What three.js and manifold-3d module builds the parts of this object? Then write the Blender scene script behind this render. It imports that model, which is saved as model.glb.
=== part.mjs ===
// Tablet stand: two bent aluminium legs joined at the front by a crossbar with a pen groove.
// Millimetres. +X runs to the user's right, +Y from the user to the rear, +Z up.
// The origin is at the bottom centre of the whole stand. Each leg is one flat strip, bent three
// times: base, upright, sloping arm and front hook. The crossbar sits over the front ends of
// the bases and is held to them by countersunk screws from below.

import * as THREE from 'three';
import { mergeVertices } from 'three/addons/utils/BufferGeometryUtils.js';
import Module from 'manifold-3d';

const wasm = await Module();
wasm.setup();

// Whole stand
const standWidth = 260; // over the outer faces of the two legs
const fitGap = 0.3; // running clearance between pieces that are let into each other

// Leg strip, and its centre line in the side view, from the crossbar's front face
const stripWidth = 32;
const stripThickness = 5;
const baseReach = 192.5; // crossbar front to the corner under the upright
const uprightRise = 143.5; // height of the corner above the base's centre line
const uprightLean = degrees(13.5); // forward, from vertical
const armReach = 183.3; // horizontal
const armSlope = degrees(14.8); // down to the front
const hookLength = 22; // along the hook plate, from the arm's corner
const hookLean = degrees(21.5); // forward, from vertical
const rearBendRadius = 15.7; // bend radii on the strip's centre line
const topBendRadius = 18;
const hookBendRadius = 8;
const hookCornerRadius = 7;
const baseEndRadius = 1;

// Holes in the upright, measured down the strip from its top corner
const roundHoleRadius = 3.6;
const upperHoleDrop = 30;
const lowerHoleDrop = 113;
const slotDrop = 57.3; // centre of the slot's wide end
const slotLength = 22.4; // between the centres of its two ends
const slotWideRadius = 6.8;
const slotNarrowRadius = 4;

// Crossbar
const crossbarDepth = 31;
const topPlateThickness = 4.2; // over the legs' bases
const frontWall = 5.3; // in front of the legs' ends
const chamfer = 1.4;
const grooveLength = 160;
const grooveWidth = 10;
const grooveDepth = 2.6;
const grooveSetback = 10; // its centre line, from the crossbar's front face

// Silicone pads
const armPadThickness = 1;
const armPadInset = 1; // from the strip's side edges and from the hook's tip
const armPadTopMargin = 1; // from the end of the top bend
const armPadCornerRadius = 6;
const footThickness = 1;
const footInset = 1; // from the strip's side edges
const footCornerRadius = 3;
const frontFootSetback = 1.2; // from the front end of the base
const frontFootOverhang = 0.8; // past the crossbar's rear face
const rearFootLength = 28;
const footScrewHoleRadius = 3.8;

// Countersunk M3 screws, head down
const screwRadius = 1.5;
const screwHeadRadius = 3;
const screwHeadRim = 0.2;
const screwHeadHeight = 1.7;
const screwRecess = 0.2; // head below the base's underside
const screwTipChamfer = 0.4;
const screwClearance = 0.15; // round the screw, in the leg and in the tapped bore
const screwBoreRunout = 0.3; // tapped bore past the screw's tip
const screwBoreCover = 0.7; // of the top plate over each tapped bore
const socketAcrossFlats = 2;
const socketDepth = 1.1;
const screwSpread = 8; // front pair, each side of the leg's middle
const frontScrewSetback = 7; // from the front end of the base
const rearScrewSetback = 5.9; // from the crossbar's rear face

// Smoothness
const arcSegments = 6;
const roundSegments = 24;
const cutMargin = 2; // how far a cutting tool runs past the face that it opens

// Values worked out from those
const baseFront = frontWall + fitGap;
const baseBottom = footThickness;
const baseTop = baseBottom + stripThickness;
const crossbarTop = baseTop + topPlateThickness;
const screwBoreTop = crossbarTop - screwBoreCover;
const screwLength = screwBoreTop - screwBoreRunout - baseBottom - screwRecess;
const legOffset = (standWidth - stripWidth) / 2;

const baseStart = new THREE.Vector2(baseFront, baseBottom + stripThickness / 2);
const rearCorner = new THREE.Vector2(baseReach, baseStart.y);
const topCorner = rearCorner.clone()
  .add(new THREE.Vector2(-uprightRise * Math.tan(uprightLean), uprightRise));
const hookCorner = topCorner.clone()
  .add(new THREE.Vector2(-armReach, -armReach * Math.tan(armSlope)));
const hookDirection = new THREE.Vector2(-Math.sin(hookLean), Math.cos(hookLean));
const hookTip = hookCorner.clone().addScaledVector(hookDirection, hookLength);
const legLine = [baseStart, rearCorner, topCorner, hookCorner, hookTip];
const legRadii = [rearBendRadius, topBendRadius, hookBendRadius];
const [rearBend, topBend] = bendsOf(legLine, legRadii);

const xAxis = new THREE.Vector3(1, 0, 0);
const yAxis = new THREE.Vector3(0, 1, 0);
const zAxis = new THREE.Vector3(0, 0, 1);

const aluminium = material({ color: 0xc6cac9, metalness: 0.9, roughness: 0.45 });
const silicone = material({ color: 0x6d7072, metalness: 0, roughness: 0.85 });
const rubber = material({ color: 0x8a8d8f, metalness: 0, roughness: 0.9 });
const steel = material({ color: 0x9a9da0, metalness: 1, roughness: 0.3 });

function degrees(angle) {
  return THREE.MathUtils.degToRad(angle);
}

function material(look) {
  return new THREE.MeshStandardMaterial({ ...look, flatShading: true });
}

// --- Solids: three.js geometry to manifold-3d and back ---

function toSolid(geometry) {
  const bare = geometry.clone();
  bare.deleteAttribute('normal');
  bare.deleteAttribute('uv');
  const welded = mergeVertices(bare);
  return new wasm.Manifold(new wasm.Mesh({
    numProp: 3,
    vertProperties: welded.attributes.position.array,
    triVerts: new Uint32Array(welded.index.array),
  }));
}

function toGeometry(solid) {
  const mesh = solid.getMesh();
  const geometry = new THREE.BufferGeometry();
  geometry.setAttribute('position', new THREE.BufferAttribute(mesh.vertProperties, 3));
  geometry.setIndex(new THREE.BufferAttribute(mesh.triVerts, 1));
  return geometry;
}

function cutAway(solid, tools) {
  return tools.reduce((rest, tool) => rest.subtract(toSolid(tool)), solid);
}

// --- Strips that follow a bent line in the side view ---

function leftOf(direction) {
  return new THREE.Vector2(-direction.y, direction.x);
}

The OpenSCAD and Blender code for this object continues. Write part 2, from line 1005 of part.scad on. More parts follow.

* * *

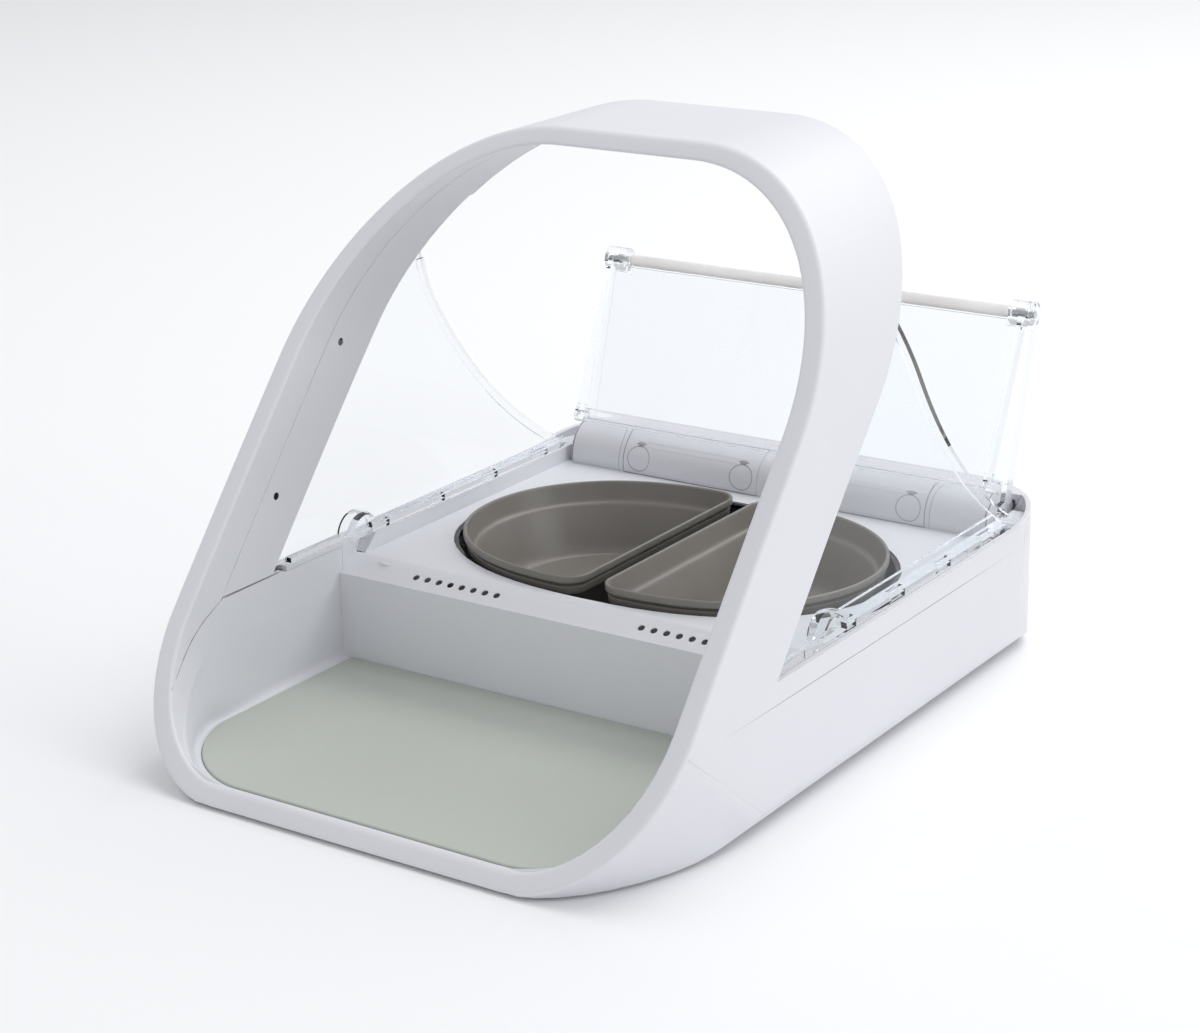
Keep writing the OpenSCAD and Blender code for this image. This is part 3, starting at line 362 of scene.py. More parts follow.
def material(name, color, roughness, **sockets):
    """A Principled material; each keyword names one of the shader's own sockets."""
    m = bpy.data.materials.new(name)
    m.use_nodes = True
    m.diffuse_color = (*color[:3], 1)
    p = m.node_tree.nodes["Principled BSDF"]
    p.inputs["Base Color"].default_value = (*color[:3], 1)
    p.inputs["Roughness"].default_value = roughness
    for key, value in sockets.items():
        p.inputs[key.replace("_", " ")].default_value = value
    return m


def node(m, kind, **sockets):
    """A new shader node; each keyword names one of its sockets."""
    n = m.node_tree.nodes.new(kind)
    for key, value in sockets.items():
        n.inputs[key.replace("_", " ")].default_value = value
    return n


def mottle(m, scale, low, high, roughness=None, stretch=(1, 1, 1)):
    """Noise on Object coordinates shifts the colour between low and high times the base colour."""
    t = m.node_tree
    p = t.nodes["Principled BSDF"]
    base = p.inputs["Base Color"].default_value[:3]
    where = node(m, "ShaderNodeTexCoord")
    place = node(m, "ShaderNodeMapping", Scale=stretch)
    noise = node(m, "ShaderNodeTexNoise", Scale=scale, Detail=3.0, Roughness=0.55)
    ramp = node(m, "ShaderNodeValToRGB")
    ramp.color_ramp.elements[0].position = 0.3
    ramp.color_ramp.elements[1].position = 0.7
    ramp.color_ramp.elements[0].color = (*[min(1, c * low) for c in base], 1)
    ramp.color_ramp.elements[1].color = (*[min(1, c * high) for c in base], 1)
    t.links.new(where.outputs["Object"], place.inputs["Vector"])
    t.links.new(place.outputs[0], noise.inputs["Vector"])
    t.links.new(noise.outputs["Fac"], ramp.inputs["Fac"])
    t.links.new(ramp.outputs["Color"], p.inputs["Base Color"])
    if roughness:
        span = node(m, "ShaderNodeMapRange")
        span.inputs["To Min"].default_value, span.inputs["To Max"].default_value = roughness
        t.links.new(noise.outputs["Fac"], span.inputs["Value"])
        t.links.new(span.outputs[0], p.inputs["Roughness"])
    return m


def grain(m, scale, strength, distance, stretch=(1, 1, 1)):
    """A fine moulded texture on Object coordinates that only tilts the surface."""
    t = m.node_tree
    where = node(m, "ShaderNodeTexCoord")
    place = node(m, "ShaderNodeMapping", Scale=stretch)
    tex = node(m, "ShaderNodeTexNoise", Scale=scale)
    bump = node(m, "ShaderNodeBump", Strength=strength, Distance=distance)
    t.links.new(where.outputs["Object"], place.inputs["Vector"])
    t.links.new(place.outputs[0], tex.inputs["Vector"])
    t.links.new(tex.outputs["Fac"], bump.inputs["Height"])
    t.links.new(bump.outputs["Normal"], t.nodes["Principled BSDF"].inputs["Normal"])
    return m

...

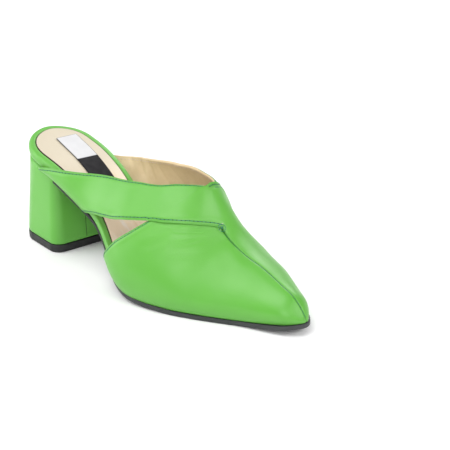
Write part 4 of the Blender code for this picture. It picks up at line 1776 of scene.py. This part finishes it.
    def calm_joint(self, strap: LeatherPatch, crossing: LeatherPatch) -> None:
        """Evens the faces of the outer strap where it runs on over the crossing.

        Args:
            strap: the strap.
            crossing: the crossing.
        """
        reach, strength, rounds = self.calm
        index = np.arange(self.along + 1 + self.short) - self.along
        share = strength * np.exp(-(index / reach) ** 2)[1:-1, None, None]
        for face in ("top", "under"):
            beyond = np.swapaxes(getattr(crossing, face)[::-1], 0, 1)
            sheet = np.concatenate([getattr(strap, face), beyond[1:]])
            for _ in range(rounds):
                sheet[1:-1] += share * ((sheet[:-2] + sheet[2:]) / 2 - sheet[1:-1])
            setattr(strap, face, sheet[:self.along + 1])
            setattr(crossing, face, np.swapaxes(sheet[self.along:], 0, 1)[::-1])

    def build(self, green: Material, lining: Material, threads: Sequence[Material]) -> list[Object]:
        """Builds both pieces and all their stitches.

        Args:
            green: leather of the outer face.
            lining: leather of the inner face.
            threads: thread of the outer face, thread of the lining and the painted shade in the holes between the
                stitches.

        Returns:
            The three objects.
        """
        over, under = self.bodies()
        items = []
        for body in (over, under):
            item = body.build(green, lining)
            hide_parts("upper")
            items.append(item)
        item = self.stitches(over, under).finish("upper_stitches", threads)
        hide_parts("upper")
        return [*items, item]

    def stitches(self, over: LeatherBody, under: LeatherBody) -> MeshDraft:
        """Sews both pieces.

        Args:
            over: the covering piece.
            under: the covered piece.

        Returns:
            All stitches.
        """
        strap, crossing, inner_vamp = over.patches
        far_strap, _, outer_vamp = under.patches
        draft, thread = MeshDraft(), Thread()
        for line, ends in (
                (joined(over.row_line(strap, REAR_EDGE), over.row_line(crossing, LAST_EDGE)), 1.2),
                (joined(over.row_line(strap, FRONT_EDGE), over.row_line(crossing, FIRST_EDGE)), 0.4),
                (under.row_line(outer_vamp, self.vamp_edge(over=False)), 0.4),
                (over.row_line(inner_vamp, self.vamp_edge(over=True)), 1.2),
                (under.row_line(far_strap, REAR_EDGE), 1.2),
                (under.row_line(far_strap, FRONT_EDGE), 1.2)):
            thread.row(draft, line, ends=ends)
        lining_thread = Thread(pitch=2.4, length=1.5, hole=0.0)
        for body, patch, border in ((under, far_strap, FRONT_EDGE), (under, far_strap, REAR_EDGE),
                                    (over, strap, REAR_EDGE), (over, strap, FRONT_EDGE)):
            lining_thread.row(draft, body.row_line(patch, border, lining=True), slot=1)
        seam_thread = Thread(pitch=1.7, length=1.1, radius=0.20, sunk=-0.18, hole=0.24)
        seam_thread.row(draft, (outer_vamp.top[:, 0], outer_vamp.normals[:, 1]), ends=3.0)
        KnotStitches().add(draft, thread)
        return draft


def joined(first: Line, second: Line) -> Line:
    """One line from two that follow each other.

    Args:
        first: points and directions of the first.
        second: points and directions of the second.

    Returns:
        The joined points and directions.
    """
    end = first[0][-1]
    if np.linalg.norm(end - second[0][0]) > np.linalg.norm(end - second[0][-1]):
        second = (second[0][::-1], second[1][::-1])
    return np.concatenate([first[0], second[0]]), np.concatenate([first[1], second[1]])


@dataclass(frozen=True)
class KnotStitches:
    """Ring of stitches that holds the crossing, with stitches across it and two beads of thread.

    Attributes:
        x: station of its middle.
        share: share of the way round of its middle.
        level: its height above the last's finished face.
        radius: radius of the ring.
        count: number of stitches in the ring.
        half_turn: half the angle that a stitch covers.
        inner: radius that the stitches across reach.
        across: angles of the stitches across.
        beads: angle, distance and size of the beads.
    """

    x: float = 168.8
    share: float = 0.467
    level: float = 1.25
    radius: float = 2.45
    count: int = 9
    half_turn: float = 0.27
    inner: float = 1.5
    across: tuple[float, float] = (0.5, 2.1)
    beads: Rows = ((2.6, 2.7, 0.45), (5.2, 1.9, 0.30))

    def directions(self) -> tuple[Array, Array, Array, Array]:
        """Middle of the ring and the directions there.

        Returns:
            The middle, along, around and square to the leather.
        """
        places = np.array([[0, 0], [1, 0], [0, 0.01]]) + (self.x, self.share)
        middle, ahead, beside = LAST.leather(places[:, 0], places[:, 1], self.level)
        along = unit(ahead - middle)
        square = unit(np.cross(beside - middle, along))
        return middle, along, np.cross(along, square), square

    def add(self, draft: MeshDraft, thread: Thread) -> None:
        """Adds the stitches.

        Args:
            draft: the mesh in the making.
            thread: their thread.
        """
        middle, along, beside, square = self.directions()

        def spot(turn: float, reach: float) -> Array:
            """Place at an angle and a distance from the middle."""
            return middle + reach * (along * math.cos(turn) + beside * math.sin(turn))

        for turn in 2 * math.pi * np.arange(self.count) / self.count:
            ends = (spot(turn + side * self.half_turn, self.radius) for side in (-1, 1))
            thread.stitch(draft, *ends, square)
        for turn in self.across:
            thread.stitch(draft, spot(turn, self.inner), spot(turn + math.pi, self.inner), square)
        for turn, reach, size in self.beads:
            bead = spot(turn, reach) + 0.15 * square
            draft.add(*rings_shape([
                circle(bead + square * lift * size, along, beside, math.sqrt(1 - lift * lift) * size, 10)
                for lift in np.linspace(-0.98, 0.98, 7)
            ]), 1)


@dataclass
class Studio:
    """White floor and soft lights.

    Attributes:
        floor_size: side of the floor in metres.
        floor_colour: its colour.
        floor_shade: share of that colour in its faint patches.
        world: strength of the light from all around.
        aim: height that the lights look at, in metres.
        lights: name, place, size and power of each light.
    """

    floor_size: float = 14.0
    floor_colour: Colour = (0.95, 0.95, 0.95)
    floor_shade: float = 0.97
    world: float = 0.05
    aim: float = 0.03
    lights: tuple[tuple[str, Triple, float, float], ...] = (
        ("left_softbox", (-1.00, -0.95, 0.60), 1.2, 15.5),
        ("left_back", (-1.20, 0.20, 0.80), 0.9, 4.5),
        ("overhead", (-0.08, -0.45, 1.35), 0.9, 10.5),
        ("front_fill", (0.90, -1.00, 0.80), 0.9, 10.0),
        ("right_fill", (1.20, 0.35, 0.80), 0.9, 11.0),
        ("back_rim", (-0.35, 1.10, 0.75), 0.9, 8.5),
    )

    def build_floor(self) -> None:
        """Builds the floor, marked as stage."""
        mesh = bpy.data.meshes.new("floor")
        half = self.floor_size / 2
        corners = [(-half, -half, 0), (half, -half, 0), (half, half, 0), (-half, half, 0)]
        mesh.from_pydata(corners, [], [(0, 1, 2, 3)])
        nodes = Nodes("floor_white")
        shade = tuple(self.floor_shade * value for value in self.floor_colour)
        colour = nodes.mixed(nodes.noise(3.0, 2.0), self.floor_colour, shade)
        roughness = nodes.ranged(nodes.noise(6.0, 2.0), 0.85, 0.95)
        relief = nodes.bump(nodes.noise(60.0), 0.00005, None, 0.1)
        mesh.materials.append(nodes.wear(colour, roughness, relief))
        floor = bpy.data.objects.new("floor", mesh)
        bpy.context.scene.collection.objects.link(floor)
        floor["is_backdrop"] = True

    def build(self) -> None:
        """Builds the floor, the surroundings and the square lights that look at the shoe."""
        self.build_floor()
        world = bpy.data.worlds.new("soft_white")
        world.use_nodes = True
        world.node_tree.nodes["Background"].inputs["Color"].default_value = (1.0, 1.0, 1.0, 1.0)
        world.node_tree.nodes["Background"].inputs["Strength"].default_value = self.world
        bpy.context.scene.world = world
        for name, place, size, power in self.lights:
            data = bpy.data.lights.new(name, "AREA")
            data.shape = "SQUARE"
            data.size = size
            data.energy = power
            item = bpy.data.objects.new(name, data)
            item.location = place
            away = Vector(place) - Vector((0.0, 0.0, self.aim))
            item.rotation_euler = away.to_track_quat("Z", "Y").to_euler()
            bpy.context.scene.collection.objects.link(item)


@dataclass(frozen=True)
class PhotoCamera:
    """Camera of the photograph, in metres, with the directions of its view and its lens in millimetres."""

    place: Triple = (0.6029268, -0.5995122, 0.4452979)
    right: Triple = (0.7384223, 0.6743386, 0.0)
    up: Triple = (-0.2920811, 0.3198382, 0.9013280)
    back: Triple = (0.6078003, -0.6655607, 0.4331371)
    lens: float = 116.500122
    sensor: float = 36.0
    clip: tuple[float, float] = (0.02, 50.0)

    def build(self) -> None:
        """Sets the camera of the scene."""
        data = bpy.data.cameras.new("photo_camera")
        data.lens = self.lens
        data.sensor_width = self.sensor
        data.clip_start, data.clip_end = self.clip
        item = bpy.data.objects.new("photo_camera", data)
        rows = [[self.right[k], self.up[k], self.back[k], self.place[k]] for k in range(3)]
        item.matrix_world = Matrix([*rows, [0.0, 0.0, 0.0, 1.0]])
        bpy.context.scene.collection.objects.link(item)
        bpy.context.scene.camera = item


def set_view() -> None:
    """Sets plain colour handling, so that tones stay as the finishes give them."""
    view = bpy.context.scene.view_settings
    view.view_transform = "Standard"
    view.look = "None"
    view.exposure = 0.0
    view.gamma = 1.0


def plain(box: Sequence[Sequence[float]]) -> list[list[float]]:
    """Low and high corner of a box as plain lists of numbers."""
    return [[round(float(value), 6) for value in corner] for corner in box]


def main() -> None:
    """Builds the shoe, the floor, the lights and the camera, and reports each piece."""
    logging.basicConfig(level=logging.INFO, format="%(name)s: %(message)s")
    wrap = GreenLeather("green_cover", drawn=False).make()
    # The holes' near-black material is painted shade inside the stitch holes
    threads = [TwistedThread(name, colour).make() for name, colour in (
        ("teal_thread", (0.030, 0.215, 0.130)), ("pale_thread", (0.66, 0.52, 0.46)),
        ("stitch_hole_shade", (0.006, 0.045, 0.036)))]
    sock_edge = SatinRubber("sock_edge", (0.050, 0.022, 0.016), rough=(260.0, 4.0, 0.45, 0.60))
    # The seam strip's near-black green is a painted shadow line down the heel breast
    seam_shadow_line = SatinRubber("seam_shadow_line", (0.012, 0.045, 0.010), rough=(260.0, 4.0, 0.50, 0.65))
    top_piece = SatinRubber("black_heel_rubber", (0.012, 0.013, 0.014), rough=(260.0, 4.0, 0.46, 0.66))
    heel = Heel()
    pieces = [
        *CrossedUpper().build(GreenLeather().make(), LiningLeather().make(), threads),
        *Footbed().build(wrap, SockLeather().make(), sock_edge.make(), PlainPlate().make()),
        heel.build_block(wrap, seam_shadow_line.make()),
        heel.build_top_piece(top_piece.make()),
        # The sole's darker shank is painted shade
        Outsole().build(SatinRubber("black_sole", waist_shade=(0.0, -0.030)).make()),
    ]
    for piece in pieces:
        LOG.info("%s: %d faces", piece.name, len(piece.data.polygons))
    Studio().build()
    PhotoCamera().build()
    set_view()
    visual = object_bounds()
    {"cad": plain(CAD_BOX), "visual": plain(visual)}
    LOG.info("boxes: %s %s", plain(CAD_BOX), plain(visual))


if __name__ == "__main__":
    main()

▶ **Prompt**:
Above are the records. Copy the lines beginning at the one that has "Write part 4" and ending with the one that has "all their stitches.", unchanged.

▶ **Response to this task**:
Write part 4 of the Blender code for this picture. It picks up at line 1776 of scene.py. This part finishes it.
    def calm_joint(self, strap: LeatherPatch, crossing: LeatherPatch) -> None:
        """Evens the faces of the outer strap where it runs on over the crossing.

        Args:
            strap: the strap.
            crossing: the crossing.
        """
        reach, strength, rounds = self.calm
        index = np.arange(self.along + 1 + self.short) - self.along
        share = strength * np.exp(-(index / reach) ** 2)[1:-1, None, None]
        for face in ("top", "under"):
            beyond = np.swapaxes(getattr(crossing, face)[::-1], 0, 1)
            sheet = np.concatenate([getattr(strap, face), beyond[1:]])
            for _ in range(rounds):
                sheet[1:-1] += share * ((sheet[:-2] + sheet[2:]) / 2 - sheet[1:-1])
            setattr(strap, face, sheet[:self.along + 1])
            setattr(crossing, face, np.swapaxes(sheet[self.along:], 0, 1)[::-1])

    def build(self, green: Material, lining: Material, threads: Sequence[Material]) -> list[Object]:
        """Builds both pieces and all their stitches.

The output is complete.